» **What is required**
Copy out precisely the lines beginning at the line that contains "None, tab_axis, 16)" and ending at the line that contains "bpy.context.scene.collection.objects.link(empty)", including both.

» **Data**
* START *

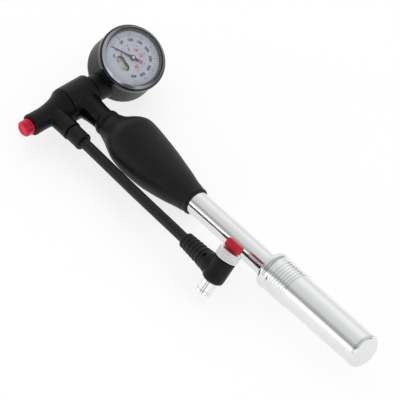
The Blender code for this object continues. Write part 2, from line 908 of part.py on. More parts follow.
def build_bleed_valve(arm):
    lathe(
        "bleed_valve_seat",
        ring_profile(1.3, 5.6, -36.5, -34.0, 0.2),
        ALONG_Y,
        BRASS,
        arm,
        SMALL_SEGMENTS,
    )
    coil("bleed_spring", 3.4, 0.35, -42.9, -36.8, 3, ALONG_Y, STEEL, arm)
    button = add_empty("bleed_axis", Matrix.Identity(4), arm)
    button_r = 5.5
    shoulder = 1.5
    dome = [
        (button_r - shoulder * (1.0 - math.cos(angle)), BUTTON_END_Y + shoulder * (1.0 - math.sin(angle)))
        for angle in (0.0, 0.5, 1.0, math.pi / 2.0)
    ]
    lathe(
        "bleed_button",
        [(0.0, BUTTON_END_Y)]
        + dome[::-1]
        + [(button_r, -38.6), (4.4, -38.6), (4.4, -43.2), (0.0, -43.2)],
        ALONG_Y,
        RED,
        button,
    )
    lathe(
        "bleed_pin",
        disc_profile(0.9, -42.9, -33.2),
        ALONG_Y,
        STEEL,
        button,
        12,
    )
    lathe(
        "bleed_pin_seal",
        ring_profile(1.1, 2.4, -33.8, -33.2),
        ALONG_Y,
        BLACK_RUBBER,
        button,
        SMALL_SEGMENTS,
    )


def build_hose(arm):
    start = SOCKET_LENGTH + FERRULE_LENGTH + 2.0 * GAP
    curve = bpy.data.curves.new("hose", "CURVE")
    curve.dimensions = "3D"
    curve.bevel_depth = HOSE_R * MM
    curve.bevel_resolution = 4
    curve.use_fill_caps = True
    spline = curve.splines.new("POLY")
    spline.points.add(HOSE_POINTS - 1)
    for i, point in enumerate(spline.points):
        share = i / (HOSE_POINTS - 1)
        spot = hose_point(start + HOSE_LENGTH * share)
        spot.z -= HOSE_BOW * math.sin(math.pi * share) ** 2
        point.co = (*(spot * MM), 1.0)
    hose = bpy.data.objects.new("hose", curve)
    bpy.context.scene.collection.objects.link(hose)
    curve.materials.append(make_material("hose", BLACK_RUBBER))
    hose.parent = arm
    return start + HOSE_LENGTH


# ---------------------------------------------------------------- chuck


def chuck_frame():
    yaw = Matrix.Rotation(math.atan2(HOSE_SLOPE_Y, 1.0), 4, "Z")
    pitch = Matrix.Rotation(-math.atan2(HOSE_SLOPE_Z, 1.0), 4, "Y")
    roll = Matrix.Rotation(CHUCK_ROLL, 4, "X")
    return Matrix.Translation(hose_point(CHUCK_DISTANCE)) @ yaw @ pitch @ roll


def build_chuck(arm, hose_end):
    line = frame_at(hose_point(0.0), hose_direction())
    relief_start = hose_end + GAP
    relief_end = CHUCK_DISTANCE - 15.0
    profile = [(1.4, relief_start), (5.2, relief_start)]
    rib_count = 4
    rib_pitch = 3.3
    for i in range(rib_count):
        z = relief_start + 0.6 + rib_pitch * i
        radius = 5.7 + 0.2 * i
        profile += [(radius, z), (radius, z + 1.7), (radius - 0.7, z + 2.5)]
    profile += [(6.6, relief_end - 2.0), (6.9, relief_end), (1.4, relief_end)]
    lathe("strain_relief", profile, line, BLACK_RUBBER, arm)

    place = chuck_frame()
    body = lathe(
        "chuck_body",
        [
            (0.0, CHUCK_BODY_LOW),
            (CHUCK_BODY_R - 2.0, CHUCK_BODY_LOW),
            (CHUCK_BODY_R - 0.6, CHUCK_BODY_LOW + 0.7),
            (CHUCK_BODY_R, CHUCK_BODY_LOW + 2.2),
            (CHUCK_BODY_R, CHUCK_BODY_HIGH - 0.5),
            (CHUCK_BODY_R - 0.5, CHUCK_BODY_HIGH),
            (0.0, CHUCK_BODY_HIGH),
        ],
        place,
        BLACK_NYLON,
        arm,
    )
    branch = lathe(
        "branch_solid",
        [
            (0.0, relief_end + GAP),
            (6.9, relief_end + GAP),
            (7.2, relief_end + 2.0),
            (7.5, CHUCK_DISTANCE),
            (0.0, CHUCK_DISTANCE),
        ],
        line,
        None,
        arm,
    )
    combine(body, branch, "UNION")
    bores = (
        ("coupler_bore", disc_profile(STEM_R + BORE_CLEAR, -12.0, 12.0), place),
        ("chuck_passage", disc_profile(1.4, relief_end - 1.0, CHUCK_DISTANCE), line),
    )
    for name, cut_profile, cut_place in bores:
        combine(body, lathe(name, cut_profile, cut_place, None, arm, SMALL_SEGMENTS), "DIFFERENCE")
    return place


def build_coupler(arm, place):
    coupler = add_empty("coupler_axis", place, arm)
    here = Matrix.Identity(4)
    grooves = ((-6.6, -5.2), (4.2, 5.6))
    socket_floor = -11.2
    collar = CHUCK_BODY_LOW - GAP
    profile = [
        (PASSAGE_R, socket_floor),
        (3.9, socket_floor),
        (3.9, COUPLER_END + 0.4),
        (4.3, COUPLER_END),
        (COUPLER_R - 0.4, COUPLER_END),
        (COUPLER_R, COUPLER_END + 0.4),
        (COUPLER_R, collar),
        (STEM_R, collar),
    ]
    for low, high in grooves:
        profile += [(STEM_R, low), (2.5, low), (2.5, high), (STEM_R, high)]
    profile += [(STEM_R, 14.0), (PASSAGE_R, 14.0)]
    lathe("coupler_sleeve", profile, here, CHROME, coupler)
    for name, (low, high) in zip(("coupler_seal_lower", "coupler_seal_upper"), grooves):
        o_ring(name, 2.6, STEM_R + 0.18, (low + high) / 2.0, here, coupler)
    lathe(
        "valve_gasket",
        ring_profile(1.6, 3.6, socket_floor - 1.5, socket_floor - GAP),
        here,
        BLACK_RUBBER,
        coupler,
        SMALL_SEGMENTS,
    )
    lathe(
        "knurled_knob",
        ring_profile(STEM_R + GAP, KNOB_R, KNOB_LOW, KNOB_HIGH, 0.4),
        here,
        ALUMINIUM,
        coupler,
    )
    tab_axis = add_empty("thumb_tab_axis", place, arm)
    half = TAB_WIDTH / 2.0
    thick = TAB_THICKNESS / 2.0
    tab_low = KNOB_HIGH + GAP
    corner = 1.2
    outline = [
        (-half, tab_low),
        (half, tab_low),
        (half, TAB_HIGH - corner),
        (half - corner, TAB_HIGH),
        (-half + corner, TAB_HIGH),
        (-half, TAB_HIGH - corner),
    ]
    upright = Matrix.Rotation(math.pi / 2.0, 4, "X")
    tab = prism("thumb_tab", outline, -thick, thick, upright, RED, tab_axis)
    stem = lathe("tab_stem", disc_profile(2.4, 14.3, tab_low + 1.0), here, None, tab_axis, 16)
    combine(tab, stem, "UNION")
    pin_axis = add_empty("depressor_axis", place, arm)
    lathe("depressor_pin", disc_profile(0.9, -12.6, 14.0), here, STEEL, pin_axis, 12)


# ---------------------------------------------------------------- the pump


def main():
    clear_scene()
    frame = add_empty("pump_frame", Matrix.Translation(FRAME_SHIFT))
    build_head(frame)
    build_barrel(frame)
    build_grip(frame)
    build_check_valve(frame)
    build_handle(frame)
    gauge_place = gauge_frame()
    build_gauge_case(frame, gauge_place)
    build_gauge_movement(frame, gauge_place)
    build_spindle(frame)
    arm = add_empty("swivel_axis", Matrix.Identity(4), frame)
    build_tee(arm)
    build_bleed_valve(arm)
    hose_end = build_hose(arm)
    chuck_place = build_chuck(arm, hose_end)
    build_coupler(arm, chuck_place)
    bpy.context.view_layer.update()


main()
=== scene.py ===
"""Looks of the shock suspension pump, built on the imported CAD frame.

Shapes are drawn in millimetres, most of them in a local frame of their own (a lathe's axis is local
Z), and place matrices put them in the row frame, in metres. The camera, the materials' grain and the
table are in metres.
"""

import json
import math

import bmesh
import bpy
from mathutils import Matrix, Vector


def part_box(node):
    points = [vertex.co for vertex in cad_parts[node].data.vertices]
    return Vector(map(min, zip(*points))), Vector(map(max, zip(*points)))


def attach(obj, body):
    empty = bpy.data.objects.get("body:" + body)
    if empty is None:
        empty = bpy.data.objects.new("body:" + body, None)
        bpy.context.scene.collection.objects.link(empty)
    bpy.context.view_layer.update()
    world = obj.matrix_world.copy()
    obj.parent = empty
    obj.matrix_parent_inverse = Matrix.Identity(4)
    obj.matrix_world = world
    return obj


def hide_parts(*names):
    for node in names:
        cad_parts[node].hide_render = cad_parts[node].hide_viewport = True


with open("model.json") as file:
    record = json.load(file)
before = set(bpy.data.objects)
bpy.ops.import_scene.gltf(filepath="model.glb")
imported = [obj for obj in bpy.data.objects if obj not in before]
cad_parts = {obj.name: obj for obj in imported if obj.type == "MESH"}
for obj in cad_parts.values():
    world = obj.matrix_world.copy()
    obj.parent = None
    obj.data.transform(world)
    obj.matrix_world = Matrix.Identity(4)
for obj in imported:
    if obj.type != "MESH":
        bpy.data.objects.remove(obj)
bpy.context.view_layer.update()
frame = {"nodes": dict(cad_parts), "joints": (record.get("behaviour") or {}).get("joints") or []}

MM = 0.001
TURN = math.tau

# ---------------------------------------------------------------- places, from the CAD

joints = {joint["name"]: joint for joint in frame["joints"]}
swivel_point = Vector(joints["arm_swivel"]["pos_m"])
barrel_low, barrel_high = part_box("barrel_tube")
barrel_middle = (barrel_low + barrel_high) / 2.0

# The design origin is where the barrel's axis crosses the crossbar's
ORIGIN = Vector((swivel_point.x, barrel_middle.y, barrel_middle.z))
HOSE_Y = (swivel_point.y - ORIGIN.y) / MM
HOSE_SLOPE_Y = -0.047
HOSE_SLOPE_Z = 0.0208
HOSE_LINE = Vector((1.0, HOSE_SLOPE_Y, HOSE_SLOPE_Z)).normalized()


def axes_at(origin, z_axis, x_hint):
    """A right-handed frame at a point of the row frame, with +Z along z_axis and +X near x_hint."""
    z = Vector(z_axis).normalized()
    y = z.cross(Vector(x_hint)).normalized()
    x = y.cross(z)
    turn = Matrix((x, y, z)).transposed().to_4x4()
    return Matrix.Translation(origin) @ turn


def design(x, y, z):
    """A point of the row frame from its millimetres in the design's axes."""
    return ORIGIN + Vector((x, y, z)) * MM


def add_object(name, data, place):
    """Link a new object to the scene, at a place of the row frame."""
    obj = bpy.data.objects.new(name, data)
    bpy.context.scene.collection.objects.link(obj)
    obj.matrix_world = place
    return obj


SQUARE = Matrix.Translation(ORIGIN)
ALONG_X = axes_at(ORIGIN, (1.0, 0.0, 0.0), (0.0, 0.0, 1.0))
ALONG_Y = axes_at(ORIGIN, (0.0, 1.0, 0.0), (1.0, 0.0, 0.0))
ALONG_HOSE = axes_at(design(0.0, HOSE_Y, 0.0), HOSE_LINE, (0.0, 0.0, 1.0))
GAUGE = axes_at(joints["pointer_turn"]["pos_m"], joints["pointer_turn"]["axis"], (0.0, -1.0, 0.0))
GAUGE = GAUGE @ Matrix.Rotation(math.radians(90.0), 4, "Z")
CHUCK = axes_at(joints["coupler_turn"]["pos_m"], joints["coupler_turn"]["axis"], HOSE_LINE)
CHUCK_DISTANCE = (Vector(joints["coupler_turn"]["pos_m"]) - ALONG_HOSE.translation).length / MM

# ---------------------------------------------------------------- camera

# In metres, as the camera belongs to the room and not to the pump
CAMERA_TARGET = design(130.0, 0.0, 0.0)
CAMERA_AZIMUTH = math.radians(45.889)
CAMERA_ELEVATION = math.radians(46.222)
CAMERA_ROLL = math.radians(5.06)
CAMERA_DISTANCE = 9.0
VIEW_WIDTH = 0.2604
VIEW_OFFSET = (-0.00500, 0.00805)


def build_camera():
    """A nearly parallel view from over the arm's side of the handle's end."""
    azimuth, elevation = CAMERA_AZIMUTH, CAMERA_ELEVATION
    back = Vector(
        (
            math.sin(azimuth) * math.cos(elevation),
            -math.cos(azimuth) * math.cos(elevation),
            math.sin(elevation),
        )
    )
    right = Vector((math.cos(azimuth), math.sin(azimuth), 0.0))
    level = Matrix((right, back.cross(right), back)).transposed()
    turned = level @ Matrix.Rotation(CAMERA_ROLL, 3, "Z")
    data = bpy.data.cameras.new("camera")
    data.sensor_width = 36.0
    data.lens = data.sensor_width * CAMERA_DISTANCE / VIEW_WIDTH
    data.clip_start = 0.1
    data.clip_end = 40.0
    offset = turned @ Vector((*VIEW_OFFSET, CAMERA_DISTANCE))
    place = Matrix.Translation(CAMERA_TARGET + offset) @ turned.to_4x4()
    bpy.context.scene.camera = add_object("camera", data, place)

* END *
* START *

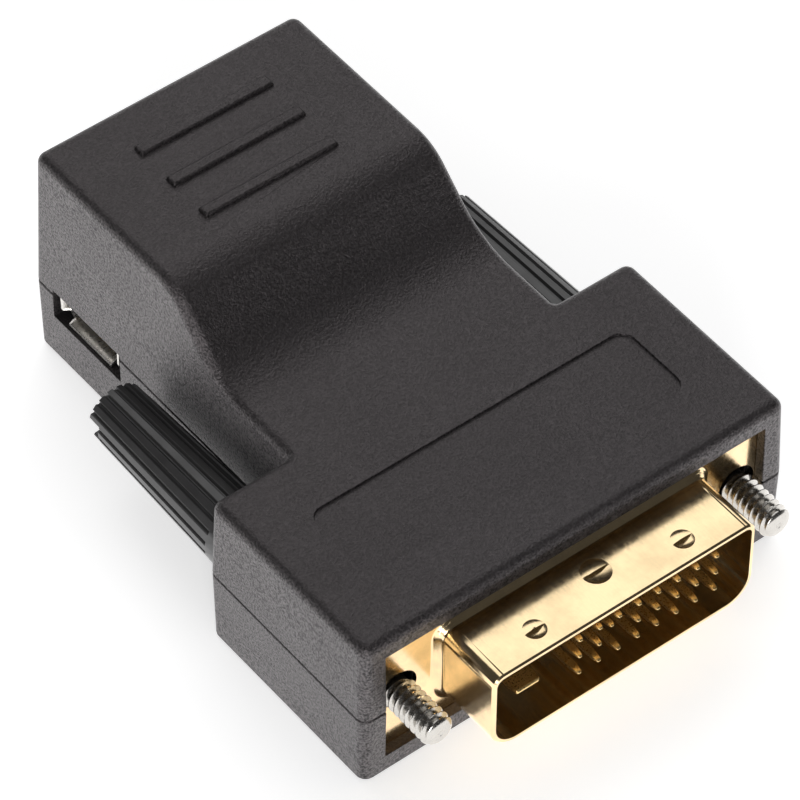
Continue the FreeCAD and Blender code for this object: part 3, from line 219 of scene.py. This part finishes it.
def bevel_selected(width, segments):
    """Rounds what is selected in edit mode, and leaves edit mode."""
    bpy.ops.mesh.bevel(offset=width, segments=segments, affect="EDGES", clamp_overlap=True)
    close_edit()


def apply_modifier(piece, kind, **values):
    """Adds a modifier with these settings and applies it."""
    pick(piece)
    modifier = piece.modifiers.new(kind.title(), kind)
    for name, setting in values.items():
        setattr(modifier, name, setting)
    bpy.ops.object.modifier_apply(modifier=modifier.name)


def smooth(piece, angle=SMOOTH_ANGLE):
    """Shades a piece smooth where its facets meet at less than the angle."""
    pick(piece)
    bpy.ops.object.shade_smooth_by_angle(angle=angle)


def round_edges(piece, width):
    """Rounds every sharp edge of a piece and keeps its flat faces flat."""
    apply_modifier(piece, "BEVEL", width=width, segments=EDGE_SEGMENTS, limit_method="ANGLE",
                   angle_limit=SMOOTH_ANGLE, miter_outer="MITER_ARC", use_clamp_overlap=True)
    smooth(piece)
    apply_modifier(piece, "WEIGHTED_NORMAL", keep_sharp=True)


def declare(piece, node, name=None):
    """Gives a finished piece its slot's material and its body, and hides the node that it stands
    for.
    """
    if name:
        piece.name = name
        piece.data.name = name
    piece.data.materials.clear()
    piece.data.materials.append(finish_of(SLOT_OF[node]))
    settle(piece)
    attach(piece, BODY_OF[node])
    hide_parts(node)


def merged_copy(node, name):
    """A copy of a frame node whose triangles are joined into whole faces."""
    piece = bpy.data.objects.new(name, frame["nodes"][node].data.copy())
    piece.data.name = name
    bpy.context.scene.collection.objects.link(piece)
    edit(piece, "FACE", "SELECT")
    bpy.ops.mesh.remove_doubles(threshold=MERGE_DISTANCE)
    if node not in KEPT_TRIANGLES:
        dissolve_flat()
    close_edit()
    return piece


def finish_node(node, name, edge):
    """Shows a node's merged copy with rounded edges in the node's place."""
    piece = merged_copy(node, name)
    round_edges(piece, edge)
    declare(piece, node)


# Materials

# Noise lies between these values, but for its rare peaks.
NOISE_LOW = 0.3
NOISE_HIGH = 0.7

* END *
* START *

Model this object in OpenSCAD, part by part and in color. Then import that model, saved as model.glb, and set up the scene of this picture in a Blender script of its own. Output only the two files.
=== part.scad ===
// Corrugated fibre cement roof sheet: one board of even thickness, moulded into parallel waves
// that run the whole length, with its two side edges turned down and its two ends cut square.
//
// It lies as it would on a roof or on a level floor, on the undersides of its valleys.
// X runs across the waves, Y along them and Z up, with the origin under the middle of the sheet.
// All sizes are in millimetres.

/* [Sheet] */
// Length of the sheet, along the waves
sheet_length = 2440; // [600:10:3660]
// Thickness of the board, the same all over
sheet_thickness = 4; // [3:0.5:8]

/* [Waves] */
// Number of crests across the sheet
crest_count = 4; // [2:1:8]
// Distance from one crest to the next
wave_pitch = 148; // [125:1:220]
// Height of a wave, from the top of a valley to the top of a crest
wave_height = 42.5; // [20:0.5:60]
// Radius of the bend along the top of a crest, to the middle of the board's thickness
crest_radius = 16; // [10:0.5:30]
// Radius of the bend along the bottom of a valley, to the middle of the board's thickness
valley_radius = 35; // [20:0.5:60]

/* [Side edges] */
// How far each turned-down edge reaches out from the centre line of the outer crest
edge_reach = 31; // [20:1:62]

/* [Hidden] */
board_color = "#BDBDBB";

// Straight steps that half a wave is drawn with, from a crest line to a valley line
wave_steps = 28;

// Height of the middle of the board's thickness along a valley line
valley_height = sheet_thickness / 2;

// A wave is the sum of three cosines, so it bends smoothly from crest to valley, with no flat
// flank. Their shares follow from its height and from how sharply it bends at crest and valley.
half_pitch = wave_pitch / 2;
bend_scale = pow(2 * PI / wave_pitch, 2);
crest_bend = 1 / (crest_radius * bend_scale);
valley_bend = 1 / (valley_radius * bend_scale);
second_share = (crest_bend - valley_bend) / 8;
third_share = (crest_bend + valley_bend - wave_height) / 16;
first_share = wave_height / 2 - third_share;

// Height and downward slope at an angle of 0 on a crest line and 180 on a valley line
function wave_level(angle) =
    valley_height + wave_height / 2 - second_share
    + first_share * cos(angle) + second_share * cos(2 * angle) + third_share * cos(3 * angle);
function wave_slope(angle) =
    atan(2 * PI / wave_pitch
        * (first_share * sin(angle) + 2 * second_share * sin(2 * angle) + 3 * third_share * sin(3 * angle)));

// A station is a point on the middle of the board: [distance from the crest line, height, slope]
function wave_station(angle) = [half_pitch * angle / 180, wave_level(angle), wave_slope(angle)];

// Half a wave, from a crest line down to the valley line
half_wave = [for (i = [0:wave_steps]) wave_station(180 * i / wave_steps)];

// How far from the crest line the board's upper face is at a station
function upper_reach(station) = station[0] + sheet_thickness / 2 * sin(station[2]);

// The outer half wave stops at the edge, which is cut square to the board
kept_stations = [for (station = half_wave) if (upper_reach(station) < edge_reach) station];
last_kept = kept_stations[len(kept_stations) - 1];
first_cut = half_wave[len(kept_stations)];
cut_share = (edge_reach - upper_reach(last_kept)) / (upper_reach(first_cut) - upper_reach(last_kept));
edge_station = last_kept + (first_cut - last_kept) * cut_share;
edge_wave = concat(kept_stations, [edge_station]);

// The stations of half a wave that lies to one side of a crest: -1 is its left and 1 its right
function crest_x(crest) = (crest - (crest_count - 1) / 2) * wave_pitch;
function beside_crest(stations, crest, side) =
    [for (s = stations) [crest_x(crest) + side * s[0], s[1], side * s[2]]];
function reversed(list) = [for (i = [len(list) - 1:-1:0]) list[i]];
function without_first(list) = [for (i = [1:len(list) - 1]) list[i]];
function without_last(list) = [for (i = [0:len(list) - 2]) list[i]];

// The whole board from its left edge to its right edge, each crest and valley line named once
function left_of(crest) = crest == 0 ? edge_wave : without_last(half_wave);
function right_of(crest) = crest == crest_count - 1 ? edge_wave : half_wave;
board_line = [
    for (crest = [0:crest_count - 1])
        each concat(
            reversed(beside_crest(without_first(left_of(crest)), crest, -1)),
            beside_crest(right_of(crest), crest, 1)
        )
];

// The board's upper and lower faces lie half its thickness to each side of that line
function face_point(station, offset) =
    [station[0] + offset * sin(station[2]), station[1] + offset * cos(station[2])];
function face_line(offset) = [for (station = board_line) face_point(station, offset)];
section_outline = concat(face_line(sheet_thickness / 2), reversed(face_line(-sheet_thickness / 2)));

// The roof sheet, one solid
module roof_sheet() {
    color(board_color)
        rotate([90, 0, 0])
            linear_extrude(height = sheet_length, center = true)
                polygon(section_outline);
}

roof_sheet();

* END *

» **Written response**
    stem = lathe("tab_stem", disc_profile(2.4, 14.3, tab_low + 1.0), here, None, tab_axis, 16)
    combine(tab, stem, "UNION")
    pin_axis = add_empty("depressor_axis", place, arm)
    lathe("depressor_pin", disc_profile(0.9, -12.6, 14.0), here, STEEL, pin_axis, 12)


# ---------------------------------------------------------------- the pump


def main():
    clear_scene()
    frame = add_empty("pump_frame", Matrix.Translation(FRAME_SHIFT))
    build_head(frame)
    build_barrel(frame)
    build_grip(frame)
    build_check_valve(frame)
    build_handle(frame)
    gauge_place = gauge_frame()
    build_gauge_case(frame, gauge_place)
    build_gauge_movement(frame, gauge_place)
    build_spindle(frame)
    arm = add_empty("swivel_axis", Matrix.Identity(4), frame)
    build_tee(arm)
    build_bleed_valve(arm)
    hose_end = build_hose(arm)
    chuck_place = build_chuck(arm, hose_end)
    build_coupler(arm, chuck_place)
    bpy.context.view_layer.update()


main()
=== scene.py ===
"""Looks of the shock suspension pump, built on the imported CAD frame.

Shapes are drawn in millimetres, most of them in a local frame of their own (a lathe's axis is local
Z), and place matrices put them in the row frame, in metres. The camera, the materials' grain and the
table are in metres.
"""

import json
import math

import bmesh
import bpy
from mathutils import Matrix, Vector


def part_box(node):
    points = [vertex.co for vertex in cad_parts[node].data.vertices]
    return Vector(map(min, zip(*points))), Vector(map(max, zip(*points)))


def attach(obj, body):
    empty = bpy.data.objects.get("body:" + body)
    if empty is None:
        empty = bpy.data.objects.new("body:" + body, None)
        bpy.context.scene.collection.objects.link(empty)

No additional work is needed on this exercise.